*Problem to work on*
Output every line below without omitting or altering anything.

--- start ---

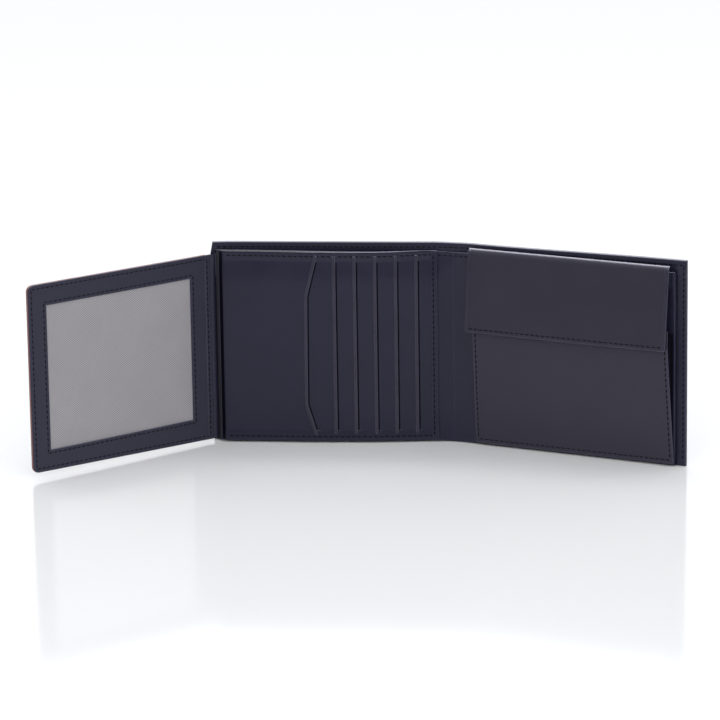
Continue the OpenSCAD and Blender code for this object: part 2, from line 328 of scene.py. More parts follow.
def cloth(name, light, dark, turned):
    """A plain weave, turned to lie along its own third."""
    f = Finish(name, Specular_IOR_Level=0.25, Sheen_Weight=0.1)
    at = f.coordinates(turned)
    wave = math.pi / (WEAVE_PITCH * MM)
    flat = f.node("SeparateXYZ", Vector=at)
    up = Value(f, flat.socket.node.outputs["Z"])
    warp = f.node("Math", {"operation": "SINE"}, i0=flat * wave)
    weft = f.node("Math", {"operation": "SINE"}, i0=up * wave)
    over = warp * weft
    height = over * 0.5 + 0.5
    slub = f.noise(180, 3, 0.6, at)
    f.feed(Base_Color=f.mix(height * (0.6 + 0.4 * slub), dark, light),
           Roughness=0.85 - height * 0.1)
    f.bump(height + slub * 0.5, 0.6, 0.00006)
    return f.material


def window_mesh(name, turned):
    """Fine grey netting: diagonal strands with darker gaps between them."""
    f = Finish(name, Specular_IOR_Level=0.35)
    at = f.coordinates(turned)
    wave = 2 * math.pi / (NET_PITCH * MM)
    flat = f.node("SeparateXYZ", Vector=at)
    up = Value(f, flat.socket.node.outputs["Z"])
    rising = f.node("Math", {"operation": "SINE"}, i0=(flat * 0.9 + up) * wave)
    falling = f.node("Math", {"operation": "SINE"}, i0=(flat * 0.9 - up) * wave)
    strand = (rising * 0.5 + 0.5).above(falling * 0.42 + 0.42)
    cloudy = f.noise(60, 2, 0.5, at)
    f.feed(Base_Color=f.mix(strand * (0.75 + 0.25 * cloudy), (0.106, 0.102, 0.108, 1),
                            (0.282, 0.272, 0.288, 1)),
           Roughness=0.55 + strand * -0.12)
    f.bump(strand, 0.5, 0.00006)
    return f.material


def thread_finish():
    f = Finish("waxed_thread", Specular_IOR_Level=0.05)
    twist = f.noise(3200, 2, 0.5)
    f.feed(Base_Color=f.mix(twist, (0.0008, 0.0008, 0.002, 1), (0.003, 0.003, 0.006, 1)),
           Roughness=0.45 + twist * 0.2)
    f.bump(twist, 0.5, 0.00005)
    return f.material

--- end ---

*Exercise solution*
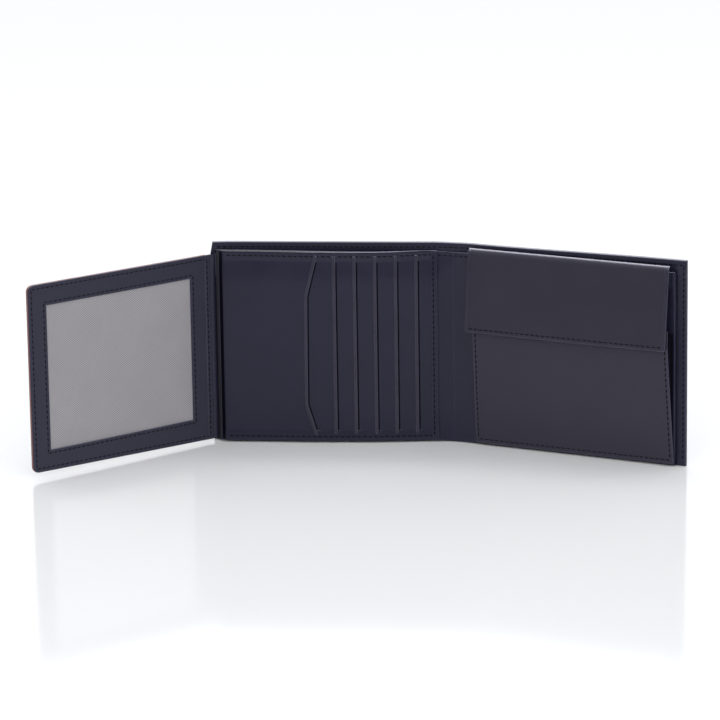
Continue the OpenSCAD and Blender code for this object: part 2, from line 328 of scene.py. More parts follow.
def cloth(name, light, dark, turned):
    """A plain weave, turned to lie along its own third."""
    f = Finish(name, Specular_IOR_Level=0.25, Sheen_Weight=0.1)
    at = f.coordinates(turned)
    wave = math.pi / (WEAVE_PITCH * MM)
    flat = f.node("SeparateXYZ", Vector=at)
    up = Value(f, flat.socket.node.outputs["Z"])
    warp = f.node("Math", {"operation": "SINE"}, i0=flat * wave)
    weft = f.node("Math", {"operation": "SINE"}, i0=up * wave)
    over = warp * weft
    height = over * 0.5 + 0.5
    slub = f.noise(180, 3, 0.6, at)
    f.feed(Base_Color=f.mix(height * (0.6 + 0.4 * slub), dark, light),
           Roughness=0.85 - height * 0.1)
    f.bump(height + slub * 0.5, 0.6, 0.00006)
    return f.material


def window_mesh(name, turned):
    """Fine grey netting: diagonal strands with darker gaps between them."""
    f = Finish(name, Specular_IOR_Level=0.35)
    at = f.coordinates(turned)
    wave = 2 * math.pi / (NET_PITCH * MM)
    flat = f.node("SeparateXYZ", Vector=at)
    up = Value(f, flat.socket.node.outputs["Z"])
    rising = f.node("Math", {"operation": "SINE"}, i0=(flat * 0.9 + up) * wave)
    falling = f.node("Math", {"operation": "SINE"}, i0=(flat * 0.9 - up) * wave)
    strand = (rising * 0.5 + 0.5).above(falling * 0.42 + 0.42)
    cloudy = f.noise(60, 2, 0.5, at)
    f.feed(Base_Color=f.mix(strand * (0.75 + 0.25 * cloudy), (0.106, 0.102, 0.108, 1),
                            (0.282, 0.272, 0.288, 1)),
           Roughness=0.55 + strand * -0.12)
    f.bump(strand, 0.5, 0.00006)
    return f.material


def thread_finish():
    f = Finish("waxed_thread", Specular_IOR_Level=0.05)
    twist = f.noise(3200, 2, 0.5)
    f.feed(Base_Color=f.mix(twist, (0.0008, 0.0008, 0.002, 1), (0.003, 0.003, 0.006, 1)),
           Roughness=0.45 + twist * 0.2)
    f.bump(twist, 0.5, 0.00005)
    return f.material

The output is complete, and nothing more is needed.